As such, Kermeur’s crime makes him not an impetuous jerk, but a Nietzschean. That is the bigger point the novel is making, or trying to make. It is not about poetic justice, but artifice. Viel disguises the worldly feeling of revenge that, in the wake of Lazenec’s threatening influence, intensifies Kermeur’s sense of insecurity and homelessness so radically that he cannot take it anymore. Throwing Lazenec into the depths of the sea is an act of metaphysical rebellion reminiscent of the parable of the murder of God described by Nietzsche in The Gay Science. If we replace “God” with Lazenec and “we” with “Kermeur,” the passage progresses with a deepening undertone of parody:

‘Whither is Lazenec,’ Kermeur cried. ‘I shall tell you.
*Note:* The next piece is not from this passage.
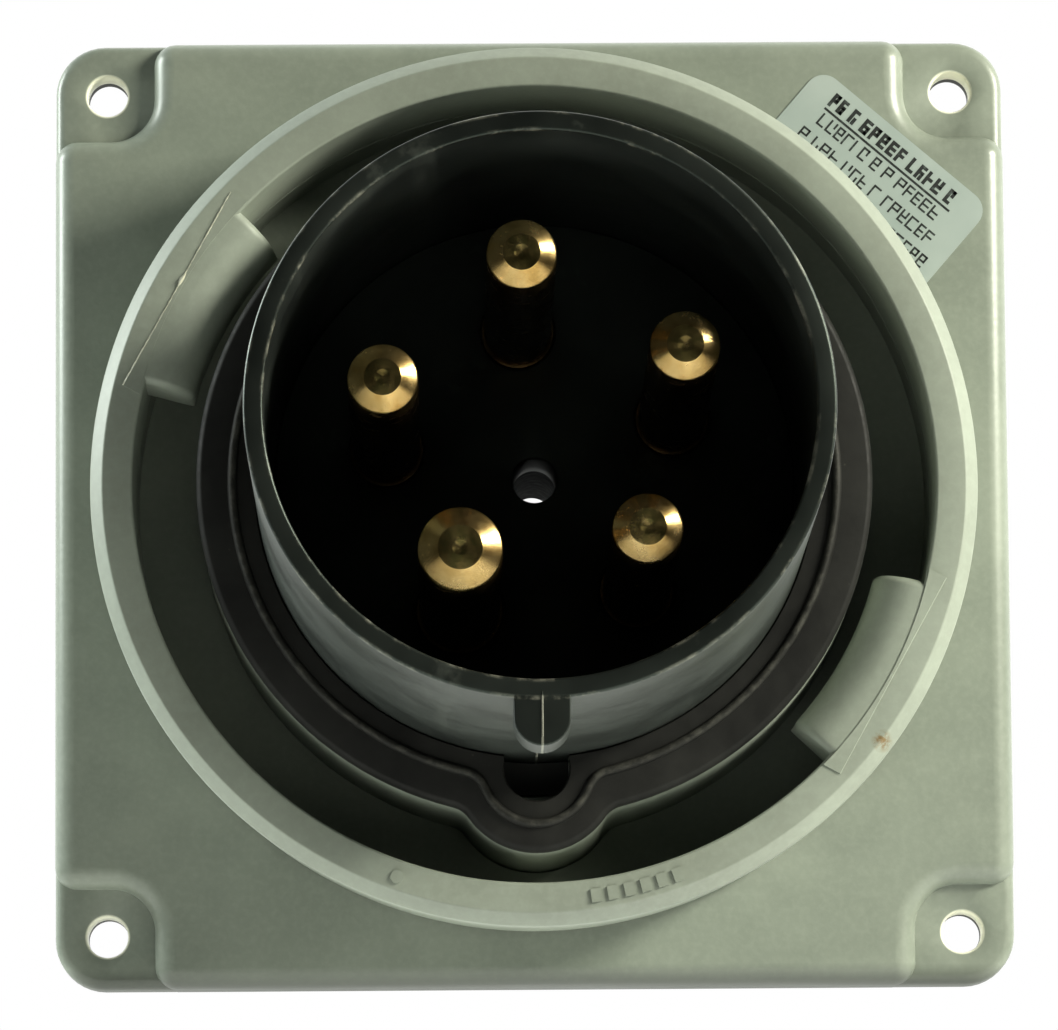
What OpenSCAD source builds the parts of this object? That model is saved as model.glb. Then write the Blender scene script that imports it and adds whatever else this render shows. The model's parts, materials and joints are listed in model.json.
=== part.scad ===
// Flanged pin-and-sleeve power inlet, four poles plus earth, with a turning lock ring.
// Units are millimetres. +Z is up, the front faces -Y, and the origin is the middle of the
// panel surface. Every piece is drawn flat (x right, y up, z out of the panel), then stood up.

/* [Flange] */
// Side of the square flange
flange_side = 146; // [142:1:160]
// Distance between neighbouring mounting holes
hole_pitch = 130; // [128:1:130]
// Radius of each mounting hole
mount_hole_r = 3.1; // [2.5:0.1:3.5]
// Height of the corner pads above the panel
pad_z = 8; // [7:0.5:9]
// Height of the flange face above the panel
face_z = 11; // [10.5:0.5:12]
// Thickness of the sealing sheet behind the flange
back_gasket_t = 2.5; // [1.5:0.5:3]

/* [Lock ring] */
// Outer radius of the ring at its front rim
ring_r = 66.35; // [66:0.05:68]
// Inner radius of the ring
ring_bore_r = 60; // [59.5:0.1:60]
// Height of the ring face above the panel
ring_face_z = 40; // [39:0.5:40]
// Width of each locking lug in degrees
lug_angle = 28.5; // [20:0.5:30]
// Inner radius of the locking lugs
lug_r = 52.7; // [52:0.1:54]

/* [Sleeve and pins] */
// Outer radius of the black sleeve
sleeve_r = 41.5; // [41:0.1:41.5]
// Wall of the sleeve
sleeve_wall = 2.8; // [2.4:0.1:3.4]
// Height of the sleeve rim above the panel
rim_z = 117; // [100:1:125]
// Radius of the pin circle
pin_circle_r = 22.5; // [21.5:0.1:23]
// Radius of the four line pins
line_pin_r = 5; // [4.5:0.1:5.5]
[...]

I have killed him… I am his murderer…Is there any up or down left? Am I not straying through an infinite nothing? Do I feel the breath of empty space? Has it not become colder? Is not night and more night coming on all the while?’

By the time we reach the end, Viel has prepared the judge, thoroughly exposed to Kermeur’s predicament and Lazenec’s conniving nature, to side with the criminal. Viel’s power, thus, is in inverting the rationale of law, and in taunting those who are complicit in its finality. Article 353 is a subtle interrogation of the ways justice is conceived of and delivered. For Kermeur, after all, more than the rigors of the method, it is a matter of capricious fortune.